Russian Soyuz launchers have flown from the European-run space center in French Guiana since October 2011. Seven Soyuz missions have been completed successfully from the jungle launch base, lofting European Galileo navigation satellites, French surveillance satellites, a quartet of broadband communications satellites for O3b Networks Ltd., and Europe's Gaia star surveying probe.

Another Soyuz launch delivered Europe's first Sentinel Earth observing satellite to orbit Thursday.

Stephane Israel, Arianespace's chairman and CEO, announced the fresh order of Soyuz launchers in remarks after the conclusion of Thursday's mission.

"Tonight was the seventh success of Soyuz from the Guiana Space Center," Israel said Thursday. "As with the heavy-lift Ariane 5 and lightweight Vega, Soyuz provides unrivaled quality, reliability and schedule assurance to our customers."

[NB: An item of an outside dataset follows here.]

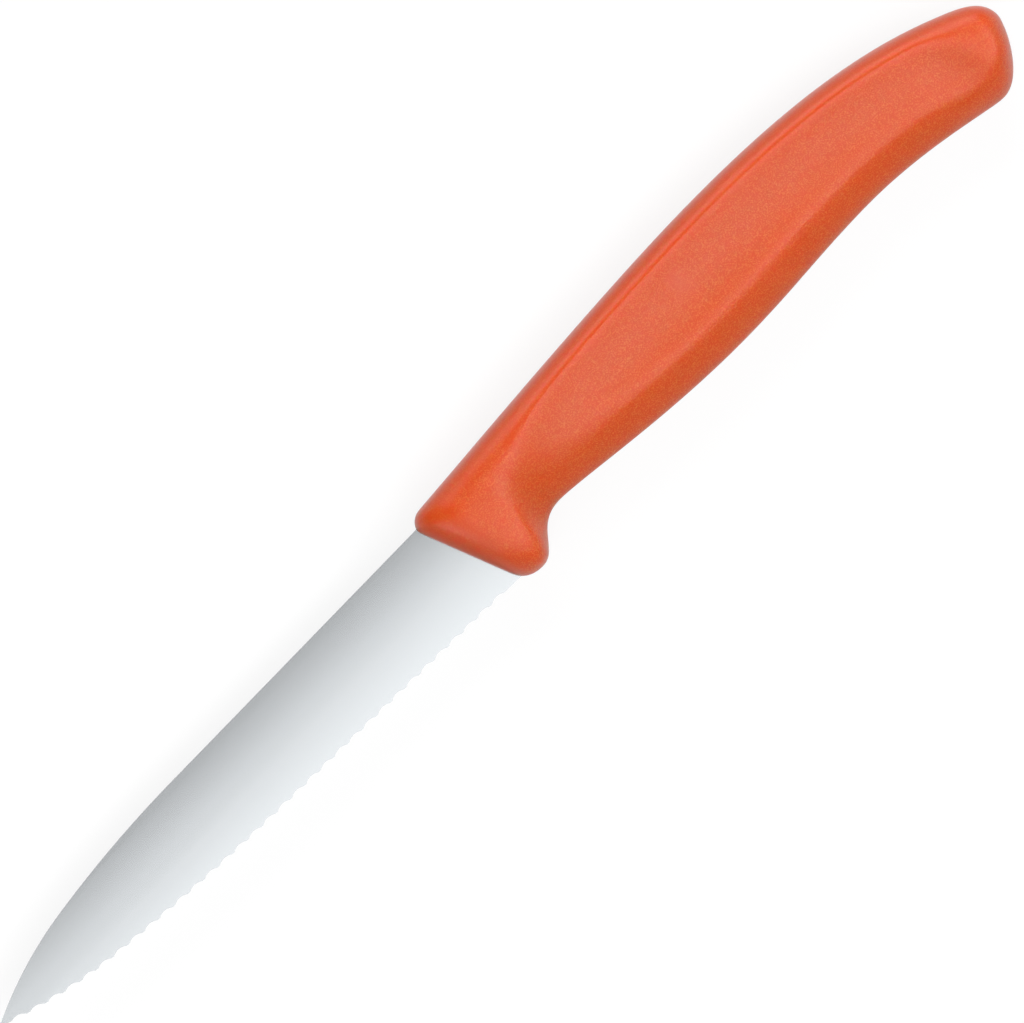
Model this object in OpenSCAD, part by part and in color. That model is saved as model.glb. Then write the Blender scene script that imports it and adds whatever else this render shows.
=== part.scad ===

In an interview in March, Israel said Arianespace was in the final stages of negotiating an agreement for additional Soyuz rocket launches from French Guiana. He said the price had not changed much from Arianespace's last order of 10 Soyuz rockets from Russia.

"The price will not be very different from the previous order," Israel said in March. "We have been able to go for the price each partner wanted."

Arianespace did not disclose the financial terms of its agreement with Roscosmos, the Russian federal space agency.

Roscosmos chief Oleg Ostapenko attended the Soyuz launch at the Guiana Space Center on Thursday.

"The agreement that was signed during the various negoations that we had, all this ensures that the work ahead of us to work on different additional payloads will be very successful," Ostapenko said through a translator.

TsSKB Progress of Samara, Russia, is the builder of the Soyuz rocket. All Soyuz launches from French Guiana fly with a Fregat upper stage designed and manufactured in Russia by NPO Lavochkin.

The European-funded, Russian-built Soyuz pad is located about eight miles northwest of the Ariane 5 and Vega launch pads at the Guiana Space Center.

It took three years and cost European governments $800 million to build the Soyuz launch facility, which is known by its French acronym ELS. Other than a 17-story mobile servicing tower and four lightning masts, the launch pad is modeled after the Soyuz launch pad at the Baikonur Cosmodrome in Kazakhstan.